### Problem requirements
Write out, word for word, the first line of the data below and every line after it through the one containing "const GAP = 0.3;".

**** Data segment ****

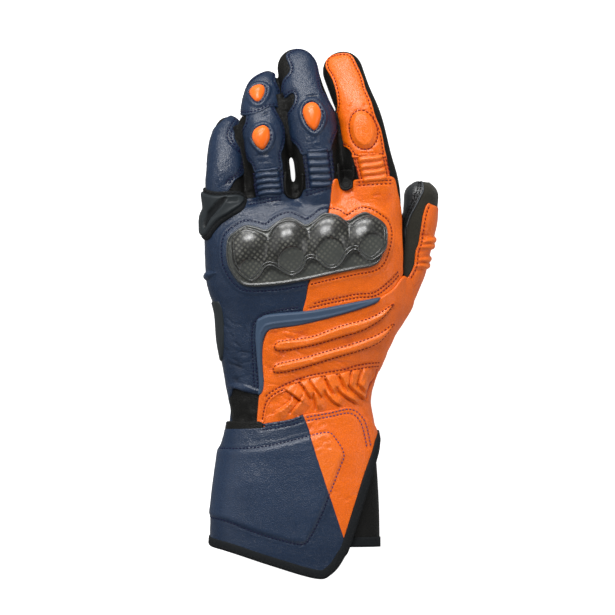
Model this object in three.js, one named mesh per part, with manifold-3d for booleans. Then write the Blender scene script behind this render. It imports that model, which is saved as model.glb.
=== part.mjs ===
// A motorcycle racing gauntlet for the left hand, lying on its palm with the fingers towards +Y and
// the thumb towards +X. Lengths are in millimetres. The shapes are laid out in a hand frame that has
// its zero on the floor below the middle of the wrist crease, and the finished group is then moved so
// that the middle of its footprint is at the origin.
import * as THREE from "three";
import { mergeVertices } from "three/addons/utils/BufferGeometryUtils.js";
import Module from "manifold-3d";

const wasm = await Module();
wasm.setup();

// Driving sizes of the hand, wrist and cuff
const PALM_LENGTH = 121; // wrist crease to the finger webs
const PALM_WIDTH = 120; // across the knuckles
const PALM_DEPTH = 46; // floor to the back of the knuckles
const WRIST_WIDTH = 84;
const WRIST_DEPTH = 40;
const CUFF_LENGTH = 89; // wrist crease to the hem of the inner cuff
const CUFF_WIDTH = 101;
const CUFF_DEPTH = 48;
const WALL = 2.5; // leather with its lining
const GAP = 0.3; // clearance between neighbouring pieces

// Driving sizes of the fingers, from their roots inside the palm to the middle of the tip's round
const INDEX_LENGTH = 99.5;
const MIDDLE_LENGTH = 101.5;
const RING_LENGTH = 88;
const PINKY_LENGTH = 62.5;
const THUMB_LENGTH = 86;
const INDEX_WIDTH = 29;
const MIDDLE_WIDTH = 28.5;
const RING_WIDTH = 25.4;
const PINKY_WIDTH = 24;
const THUMB_WIDTH = 21;
const FINGER_DEPTH = 24;
const PINKY_DEPTH = 21;
const THUMB_DEPTH = 24;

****

### Task answer
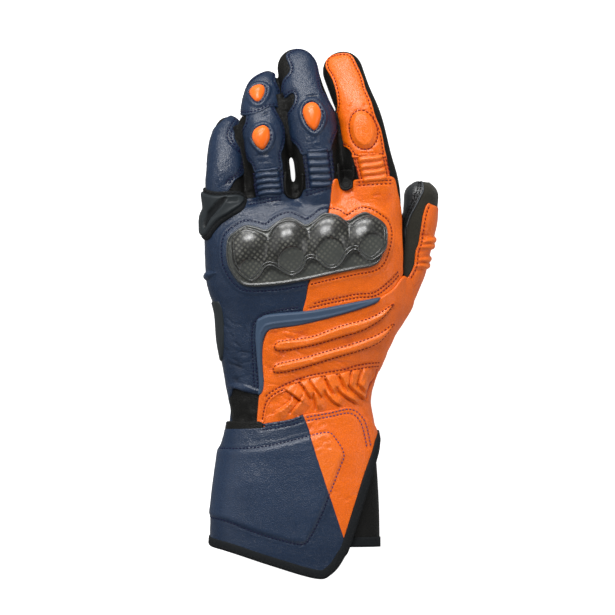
Model this object in three.js, one named mesh per part, with manifold-3d for booleans. Then write the Blender scene script behind this render. It imports that model, which is saved as model.glb.
=== part.mjs ===
// A motorcycle racing gauntlet for the left hand, lying on its palm with the fingers towards +Y and
// the thumb towards +X. Lengths are in millimetres. The shapes are laid out in a hand frame that has
// its zero on the floor below the middle of the wrist crease, and the finished group is then moved so
// that the middle of its footprint is at the origin.
import * as THREE from "three";
import { mergeVertices } from "three/addons/utils/BufferGeometryUtils.js";
import Module from "manifold-3d";

const wasm = await Module();
wasm.setup();

// Driving sizes of the hand, wrist and cuff
const PALM_LENGTH = 121; // wrist crease to the finger webs
const PALM_WIDTH = 120; // across the knuckles
const PALM_DEPTH = 46; // floor to the back of the knuckles
const WRIST_WIDTH = 84;
const WRIST_DEPTH = 40;
const CUFF_LENGTH = 89; // wrist crease to the hem of the inner cuff
const CUFF_WIDTH = 101;
const CUFF_DEPTH = 48;
const WALL = 2.5; // leather with its lining
const GAP = 0.3; // clearance between neighbouring pieces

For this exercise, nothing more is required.